Arts and Culture Scene

While outdoor activities are great, what about indoor entertainment? Both Calgary and Winnipeg boast a vibrant arts and culture scene. Some notable attractions include:

  • Calgary’s Gasoline Alley Museum
  • Hangar Flight Museum
  • The Military Museums
  • Studio Bell, home of the National Music Centre
  • Calgary Chinese Cultural Centre Museum

These attractions contribute to the complex cultural scene of the cities and provide insights into specific community histories.

In contrast, Winnipeg boasts a robust arts scene with various galleries, including the Winnipeg Art Gallery and cultural institutions like the Canadian Museum for Human Rights and the Manitoba Museum. The performing arts further enrich Winnipeg’s cultural offerings, with the city playing host to the distinguished Winnipeg Symphony Orchestra and the Royal Winnipeg Ballet.

Nightlife and Dining

Downtown Winnipeg at Night

When the sun goes down, Calgary and Winnipeg come alive with vibrant nightlife and dining options. Calgary offers a mix of international and traditional Canadian cuisine and is renowned for its high-quality beef. The city’s nightlife is concentrated in the Beltline neighbourhood, known for its vibrancy and a high concentration of Calgary condos.

In contrast, Winnipeg’s culinary scene includes a strong global influence enriched by Indigenous/Native Canadian/Inuit culinary traditions. The city provides an array of nightlife options with its bars, clubs, and venues that host live music performances.

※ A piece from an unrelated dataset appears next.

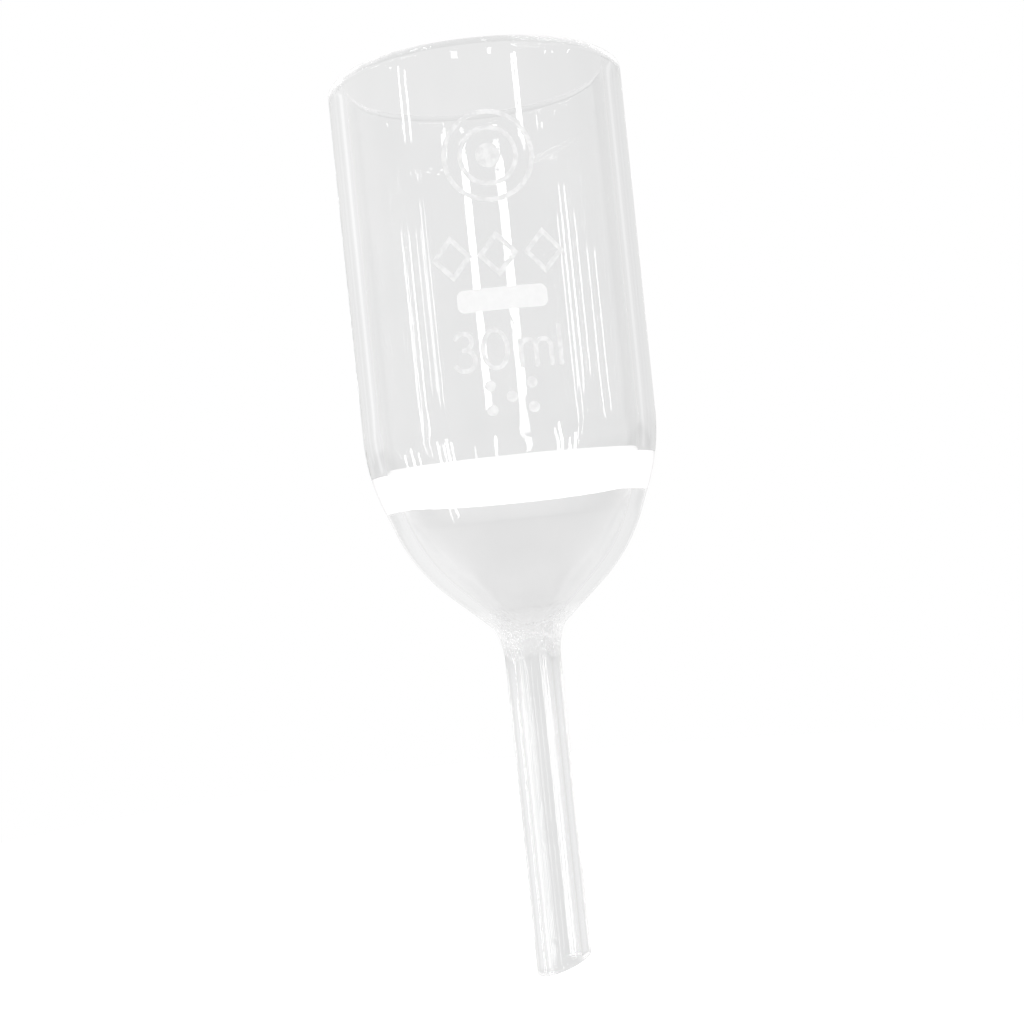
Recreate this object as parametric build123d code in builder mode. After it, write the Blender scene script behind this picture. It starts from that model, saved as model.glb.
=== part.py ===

Living in Calgary vs. Living in Winnipeg

Calgary and Winnipeg are both exceptional cities with unique appeal. Calgary offers a vibrant economy, easy access to outdoor adventures, and a milder climate, making it an attractive option for those who love the outdoors and seek job opportunities in the tech and energy sectors. On the other hand, Winnipeg offers a lower cost of living, a robust arts scene, and a strong sense of community, making it a great option for individuals seeking a slower pace of life with a deep cultural experience.